- _Data block_
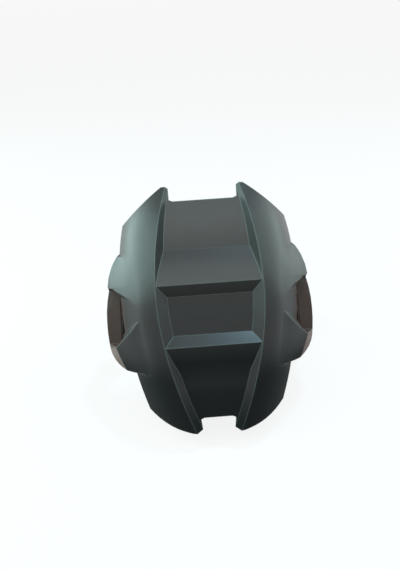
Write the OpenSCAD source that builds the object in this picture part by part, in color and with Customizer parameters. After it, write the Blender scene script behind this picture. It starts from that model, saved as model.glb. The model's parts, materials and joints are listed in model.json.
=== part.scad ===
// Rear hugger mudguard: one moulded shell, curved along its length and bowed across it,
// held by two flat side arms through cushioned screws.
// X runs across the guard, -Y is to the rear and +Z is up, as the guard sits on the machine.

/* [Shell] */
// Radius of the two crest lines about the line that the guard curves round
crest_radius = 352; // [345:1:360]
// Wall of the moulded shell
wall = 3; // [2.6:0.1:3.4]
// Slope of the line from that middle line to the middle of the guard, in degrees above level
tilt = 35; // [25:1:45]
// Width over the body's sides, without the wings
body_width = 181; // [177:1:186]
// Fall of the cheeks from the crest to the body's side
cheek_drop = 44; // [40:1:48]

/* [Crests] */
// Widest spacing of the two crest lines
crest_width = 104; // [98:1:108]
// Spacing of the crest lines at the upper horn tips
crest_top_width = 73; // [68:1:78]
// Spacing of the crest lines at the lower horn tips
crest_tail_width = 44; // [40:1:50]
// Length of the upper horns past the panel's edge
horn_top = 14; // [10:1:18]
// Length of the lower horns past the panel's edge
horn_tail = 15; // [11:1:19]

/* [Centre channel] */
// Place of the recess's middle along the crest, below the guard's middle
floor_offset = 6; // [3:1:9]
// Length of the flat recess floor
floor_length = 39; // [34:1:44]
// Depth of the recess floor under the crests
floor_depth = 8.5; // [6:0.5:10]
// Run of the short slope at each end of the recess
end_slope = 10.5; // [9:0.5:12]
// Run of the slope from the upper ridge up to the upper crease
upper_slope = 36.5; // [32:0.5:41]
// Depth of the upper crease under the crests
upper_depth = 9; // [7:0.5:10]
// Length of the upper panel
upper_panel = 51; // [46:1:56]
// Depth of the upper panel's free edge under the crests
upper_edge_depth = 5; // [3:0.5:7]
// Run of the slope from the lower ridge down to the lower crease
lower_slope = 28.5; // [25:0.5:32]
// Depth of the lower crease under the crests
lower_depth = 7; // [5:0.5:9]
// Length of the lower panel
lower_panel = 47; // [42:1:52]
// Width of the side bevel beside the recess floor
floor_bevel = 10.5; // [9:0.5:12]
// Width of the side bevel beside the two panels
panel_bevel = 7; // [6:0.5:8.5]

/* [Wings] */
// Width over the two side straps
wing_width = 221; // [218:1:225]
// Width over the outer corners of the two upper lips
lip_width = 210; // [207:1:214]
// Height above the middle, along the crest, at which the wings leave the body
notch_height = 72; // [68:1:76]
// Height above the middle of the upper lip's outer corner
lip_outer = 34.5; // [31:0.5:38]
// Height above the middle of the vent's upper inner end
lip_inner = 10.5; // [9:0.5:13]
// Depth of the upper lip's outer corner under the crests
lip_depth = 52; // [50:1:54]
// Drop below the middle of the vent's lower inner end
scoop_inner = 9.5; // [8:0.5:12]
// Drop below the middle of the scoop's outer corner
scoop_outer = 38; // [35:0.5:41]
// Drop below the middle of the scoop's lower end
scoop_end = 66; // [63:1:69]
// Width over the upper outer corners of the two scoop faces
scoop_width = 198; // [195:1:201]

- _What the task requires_
Please set down the whole listing above without altering a single line.

- _Finished answer_
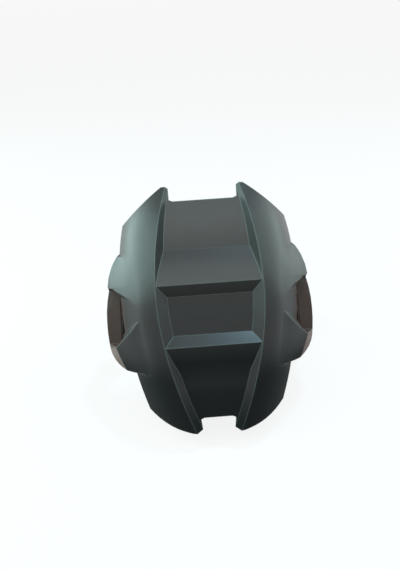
Write the OpenSCAD source that builds the object in this picture part by part, in color and with Customizer parameters. After it, write the Blender scene script behind this picture. It starts from that model, saved as model.glb. The model's parts, materials and joints are listed in model.json.
=== part.scad ===
// Rear hugger mudguard: one moulded shell, curved along its length and bowed across it,
// held by two flat side arms through cushioned screws.
// X runs across the guard, -Y is to the rear and +Z is up, as the guard sits on the machine.

/* [Shell] */
// Radius of the two crest lines about the line that the guard curves round
crest_radius = 352; // [345:1:360]
// Wall of the moulded shell
wall = 3; // [2.6:0.1:3.4]
// Slope of the line from that middle line to the middle of the guard, in degrees above level
tilt = 35; // [25:1:45]
// Width over the body's sides, without the wings
body_width = 181; // [177:1:186]
// Fall of the cheeks from the crest to the body's side
cheek_drop = 44; // [40:1:48]

/* [Crests] */
// Widest spacing of the two crest lines
crest_width = 104; // [98:1:108]
// Spacing of the crest lines at the upper horn tips
crest_top_width = 73; // [68:1:78]
// Spacing of the crest lines at the lower horn tips
crest_tail_width = 44; // [40:1:50]
// Length of the upper horns past the panel's edge
horn_top = 14; // [10:1:18]
// Length of the lower horns past the panel's edge
horn_tail = 15; // [11:1:19]

/* [Centre channel] */
// Place of the recess's middle along the crest, below the guard's middle
floor_offset = 6; // [3:1:9]
// Length of the flat recess floor
floor_length = 39; // [34:1:44]
// Depth of the recess floor under the crests
floor_depth = 8.5; // [6:0.5:10]
// Run of the short slope at each end of the recess
end_slope = 10.5; // [9:0.5:12]
// Run of the slope from the upper ridge up to the upper crease
upper_slope = 36.5; // [32:0.5:41]
// Depth of the upper crease under the crests
upper_depth = 9; // [7:0.5:10]
// Length of the upper panel
upper_panel = 51; // [46:1:56]
// Depth of the upper panel's free edge under the crests
upper_edge_depth = 5; // [3:0.5:7]
// Run of the slope from the lower ridge down to the lower crease
lower_slope = 28.5; // [25:0.5:32]
// Depth of the lower crease under the crests
lower_depth = 7; // [5:0.5:9]
// Length of the lower panel
lower_panel = 47; // [42:1:52]
// Width of the side bevel beside the recess floor
floor_bevel = 10.5; // [9:0.5:12]
// Width of the side bevel beside the two panels
panel_bevel = 7; // [6:0.5:8.5]

/* [Wings] */
// Width over the two side straps
wing_width = 221; // [218:1:225]
// Width over the outer corners of the two upper lips
lip_width = 210; // [207:1:214]
// Height above the middle, along the crest, at which the wings leave the body
notch_height = 72; // [68:1:76]
// Height above the middle of the upper lip's outer corner
lip_outer = 34.5; // [31:0.5:38]
// Height above the middle of the vent's upper inner end
lip_inner = 10.5; // [9:0.5:13]
// Depth of the upper lip's outer corner under the crests
lip_depth = 52; // [50:1:54]
// Drop below the middle of the vent's lower inner end
scoop_inner = 9.5; // [8:0.5:12]
// Drop below the middle of the scoop's outer corner
scoop_outer = 38; // [35:0.5:41]
// Drop below the middle of the scoop's lower end
scoop_end = 66; // [63:1:69]
// Width over the upper outer corners of the two scoop faces
scoop_width = 198; // [195:1:201]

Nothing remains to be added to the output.